STATED TASK
Reproduce all records exactly.

DATA TO PROCESS
Begin
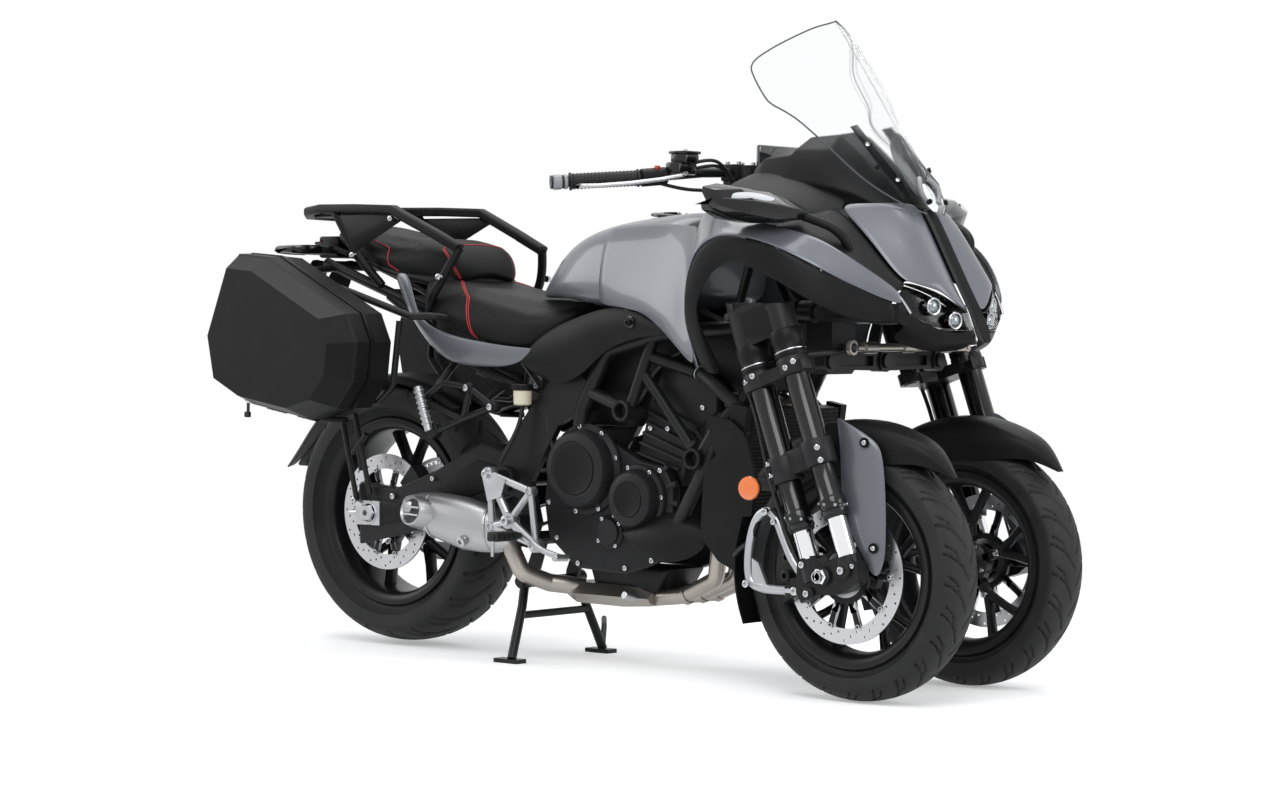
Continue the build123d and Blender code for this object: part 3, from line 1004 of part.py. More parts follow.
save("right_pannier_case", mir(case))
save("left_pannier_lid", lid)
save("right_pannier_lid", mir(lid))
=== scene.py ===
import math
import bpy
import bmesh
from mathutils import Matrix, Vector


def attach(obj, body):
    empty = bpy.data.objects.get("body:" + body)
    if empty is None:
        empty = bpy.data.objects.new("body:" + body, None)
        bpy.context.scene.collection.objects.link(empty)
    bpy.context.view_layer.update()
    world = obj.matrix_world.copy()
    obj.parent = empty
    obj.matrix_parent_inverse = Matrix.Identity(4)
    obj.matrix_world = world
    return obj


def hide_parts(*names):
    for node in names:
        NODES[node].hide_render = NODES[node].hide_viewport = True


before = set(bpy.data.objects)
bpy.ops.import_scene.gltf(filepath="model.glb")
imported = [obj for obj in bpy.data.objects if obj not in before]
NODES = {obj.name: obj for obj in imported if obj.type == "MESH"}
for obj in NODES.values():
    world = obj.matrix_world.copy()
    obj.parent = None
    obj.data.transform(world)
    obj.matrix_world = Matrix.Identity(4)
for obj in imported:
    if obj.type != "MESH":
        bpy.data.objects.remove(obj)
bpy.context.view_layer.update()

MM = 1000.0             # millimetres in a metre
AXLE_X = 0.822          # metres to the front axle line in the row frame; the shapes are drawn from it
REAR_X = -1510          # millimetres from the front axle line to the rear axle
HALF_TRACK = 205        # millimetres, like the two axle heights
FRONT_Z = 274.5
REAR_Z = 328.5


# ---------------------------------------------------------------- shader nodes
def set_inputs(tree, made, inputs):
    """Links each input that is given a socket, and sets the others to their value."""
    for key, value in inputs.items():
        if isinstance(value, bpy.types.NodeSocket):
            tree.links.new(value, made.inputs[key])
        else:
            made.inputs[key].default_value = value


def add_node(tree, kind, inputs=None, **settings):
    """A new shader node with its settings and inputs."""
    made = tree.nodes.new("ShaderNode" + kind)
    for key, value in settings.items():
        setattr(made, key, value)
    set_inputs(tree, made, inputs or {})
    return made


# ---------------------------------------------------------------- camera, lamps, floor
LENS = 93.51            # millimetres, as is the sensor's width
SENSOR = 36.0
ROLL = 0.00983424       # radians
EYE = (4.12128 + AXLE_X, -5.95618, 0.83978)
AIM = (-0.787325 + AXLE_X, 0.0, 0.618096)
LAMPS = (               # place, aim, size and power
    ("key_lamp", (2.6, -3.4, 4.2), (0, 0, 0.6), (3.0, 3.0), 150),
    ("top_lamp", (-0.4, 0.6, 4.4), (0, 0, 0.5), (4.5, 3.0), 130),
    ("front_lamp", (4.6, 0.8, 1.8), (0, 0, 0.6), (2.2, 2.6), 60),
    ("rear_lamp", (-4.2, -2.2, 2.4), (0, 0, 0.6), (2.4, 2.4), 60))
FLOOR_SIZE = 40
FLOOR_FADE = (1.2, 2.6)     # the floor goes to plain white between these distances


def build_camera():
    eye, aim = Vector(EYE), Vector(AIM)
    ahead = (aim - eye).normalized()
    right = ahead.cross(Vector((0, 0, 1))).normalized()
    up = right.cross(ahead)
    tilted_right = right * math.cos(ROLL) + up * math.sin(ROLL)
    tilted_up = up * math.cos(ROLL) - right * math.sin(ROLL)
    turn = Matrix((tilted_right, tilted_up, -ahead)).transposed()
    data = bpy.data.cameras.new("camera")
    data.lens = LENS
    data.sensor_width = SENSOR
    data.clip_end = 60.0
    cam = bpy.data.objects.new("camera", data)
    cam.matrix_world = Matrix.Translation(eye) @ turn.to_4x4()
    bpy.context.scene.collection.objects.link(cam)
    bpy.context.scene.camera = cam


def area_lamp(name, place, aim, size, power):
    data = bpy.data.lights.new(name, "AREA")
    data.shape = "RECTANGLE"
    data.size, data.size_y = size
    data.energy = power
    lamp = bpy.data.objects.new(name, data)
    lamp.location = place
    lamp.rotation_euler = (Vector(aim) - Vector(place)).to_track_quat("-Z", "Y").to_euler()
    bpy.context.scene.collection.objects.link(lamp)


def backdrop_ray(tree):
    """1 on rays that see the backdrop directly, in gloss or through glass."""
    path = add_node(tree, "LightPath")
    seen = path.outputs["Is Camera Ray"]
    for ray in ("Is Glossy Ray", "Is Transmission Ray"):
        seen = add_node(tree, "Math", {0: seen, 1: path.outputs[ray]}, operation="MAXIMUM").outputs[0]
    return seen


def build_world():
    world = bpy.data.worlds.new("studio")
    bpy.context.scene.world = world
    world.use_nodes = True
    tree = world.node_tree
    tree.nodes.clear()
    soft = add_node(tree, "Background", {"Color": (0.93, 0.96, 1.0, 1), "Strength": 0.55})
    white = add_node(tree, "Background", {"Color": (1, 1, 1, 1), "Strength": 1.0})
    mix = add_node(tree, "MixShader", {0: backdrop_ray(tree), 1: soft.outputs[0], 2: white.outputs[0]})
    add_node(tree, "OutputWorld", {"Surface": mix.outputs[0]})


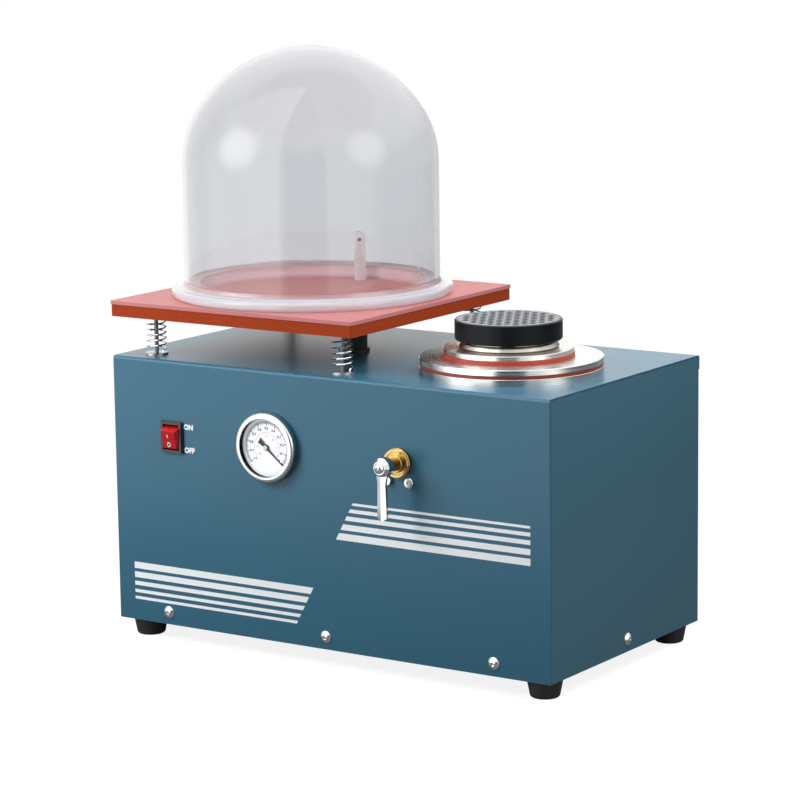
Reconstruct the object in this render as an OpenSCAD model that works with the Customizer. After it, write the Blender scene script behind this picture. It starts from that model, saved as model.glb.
End
SOLVED PROBLEM
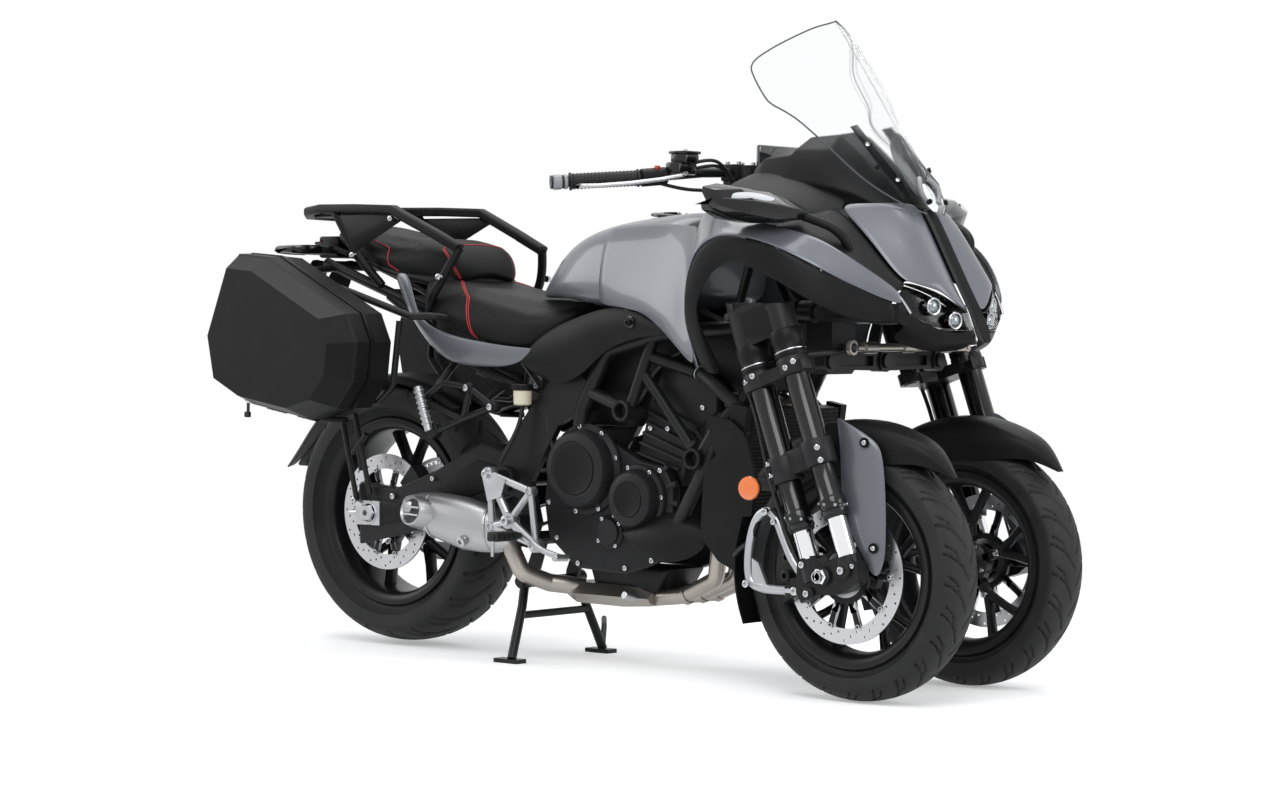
Continue the build123d and Blender code for this object: part 3, from line 1004 of part.py. More parts follow.
save("right_pannier_case", mir(case))
save("left_pannier_lid", lid)
save("right_pannier_lid", mir(lid))
=== scene.py ===
import math
import bpy
import bmesh
from mathutils import Matrix, Vector


def attach(obj, body):
    empty = bpy.data.objects.get("body:" + body)
    if empty is None:
        empty = bpy.data.objects.new("body:" + body, None)
        bpy.context.scene.collection.objects.link(empty)
    bpy.context.view_layer.update()
    world = obj.matrix_world.copy()
    obj.parent = empty
    obj.matrix_parent_inverse = Matrix.Identity(4)
    obj.matrix_world = world
    return obj


def hide_parts(*names):
    for node in names:
        NODES[node].hide_render = NODES[node].hide_viewport = True


before = set(bpy.data.objects)
bpy.ops.import_scene.gltf(filepath="model.glb")
imported = [obj for obj in bpy.data.objects if obj not in before]
NODES = {obj.name: obj for obj in imported if obj.type == "MESH"}
for obj in NODES.values():
    world = obj.matrix_world.copy()
    obj.parent = None
    obj.data.transform(world)
    obj.matrix_world = Matrix.Identity(4)
for obj in imported:
    if obj.type != "MESH":
        bpy.data.objects.remove(obj)
bpy.context.view_layer.update()

MM = 1000.0             # millimetres in a metre
AXLE_X = 0.822          # metres to the front axle line in the row frame; the shapes are drawn from it
REAR_X = -1510          # millimetres from the front axle line to the rear axle
HALF_TRACK = 205        # millimetres, like the two axle heights
FRONT_Z = 274.5
REAR_Z = 328.5


# ---------------------------------------------------------------- shader nodes
def set_inputs(tree, made, inputs):
    """Links each input that is given a socket, and sets the others to their value."""
    for key, value in inputs.items():
        if isinstance(value, bpy.types.NodeSocket):
            tree.links.new(value, made.inputs[key])
        else:
            made.inputs[key].default_value = value


def add_node(tree, kind, inputs=None, **settings):
    """A new shader node with its settings and inputs."""
    made = tree.nodes.new("ShaderNode" + kind)
    for key, value in settings.items():
        setattr(made, key, value)
    set_inputs(tree, made, inputs or {})
    return made


# ---------------------------------------------------------------- camera, lamps, floor
LENS = 93.51            # millimetres, as is the sensor's width
SENSOR = 36.0
ROLL = 0.00983424       # radians
EYE = (4.12128 + AXLE_X, -5.95618, 0.83978)
AIM = (-0.787325 + AXLE_X, 0.0, 0.618096)
LAMPS = (               # place, aim, size and power
    ("key_lamp", (2.6, -3.4, 4.2), (0, 0, 0.6), (3.0, 3.0), 150),
    ("top_lamp", (-0.4, 0.6, 4.4), (0, 0, 0.5), (4.5, 3.0), 130),
    ("front_lamp", (4.6, 0.8, 1.8), (0, 0, 0.6), (2.2, 2.6), 60),
    ("rear_lamp", (-4.2, -2.2, 2.4), (0, 0, 0.6), (2.4, 2.4), 60))
FLOOR_SIZE = 40
FLOOR_FADE = (1.2, 2.6)     # the floor goes to plain white between these distances


def build_camera():
    eye, aim = Vector(EYE), Vector(AIM)
    ahead = (aim - eye).normalized()
    right = ahead.cross(Vector((0, 0, 1))).normalized()
    up = right.cross(ahead)
    tilted_right = right * math.cos(ROLL) + up * math.sin(ROLL)
    tilted_up = up * math.cos(ROLL) - right * math.sin(ROLL)
    turn = Matrix((tilted_right, tilted_up, -ahead)).transposed()
    data = bpy.data.cameras.new("camera")
    data.lens = LENS
    data.sensor_width = SENSOR
    data.clip_end = 60.0
    cam = bpy.data.objects.new("camera", data)
    cam.matrix_world = Matrix.Translation(eye) @ turn.to_4x4()
    bpy.context.scene.collection.objects.link(cam)
    bpy.context.scene.camera = cam


def area_lamp(name, place, aim, size, power):
    data = bpy.data.lights.new(name, "AREA")
    data.shape = "RECTANGLE"
    data.size, data.size_y = size
    data.energy = power
    lamp = bpy.data.objects.new(name, data)
    lamp.location = place
    lamp.rotation_euler = (Vector(aim) - Vector(place)).to_track_quat("-Z", "Y").to_euler()
    bpy.context.scene.collection.objects.link(lamp)


def backdrop_ray(tree):
    """1 on rays that see the backdrop directly, in gloss or through glass."""
    path = add_node(tree, "LightPath")
    seen = path.outputs["Is Camera Ray"]
    for ray in ("Is Glossy Ray", "Is Transmission Ray"):
        seen = add_node(tree, "Math", {0: seen, 1: path.outputs[ray]}, operation="MAXIMUM").outputs[0]
    return seen


def build_world():
    world = bpy.data.worlds.new("studio")
    bpy.context.scene.world = world
    world.use_nodes = True
    tree = world.node_tree
    tree.nodes.clear()
    soft = add_node(tree, "Background", {"Color": (0.93, 0.96, 1.0, 1), "Strength": 0.55})
    white = add_node(tree, "Background", {"Color": (1, 1, 1, 1), "Strength": 1.0})
    mix = add_node(tree, "MixShader", {0: backdrop_ray(tree), 1: soft.outputs[0], 2: white.outputs[0]})
    add_node(tree, "OutputWorld", {"Surface": mix.outputs[0]})


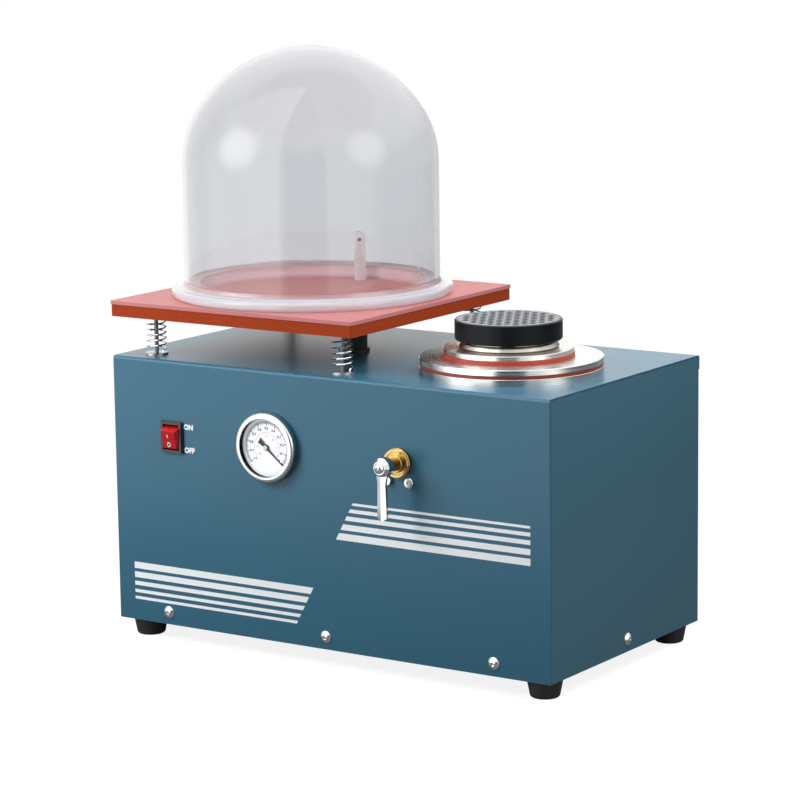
Reconstruct the object in this render as an OpenSCAD model that works with the Customizer. After it, write the Blender scene script behind this picture. It starts from that model, saved as model.glb.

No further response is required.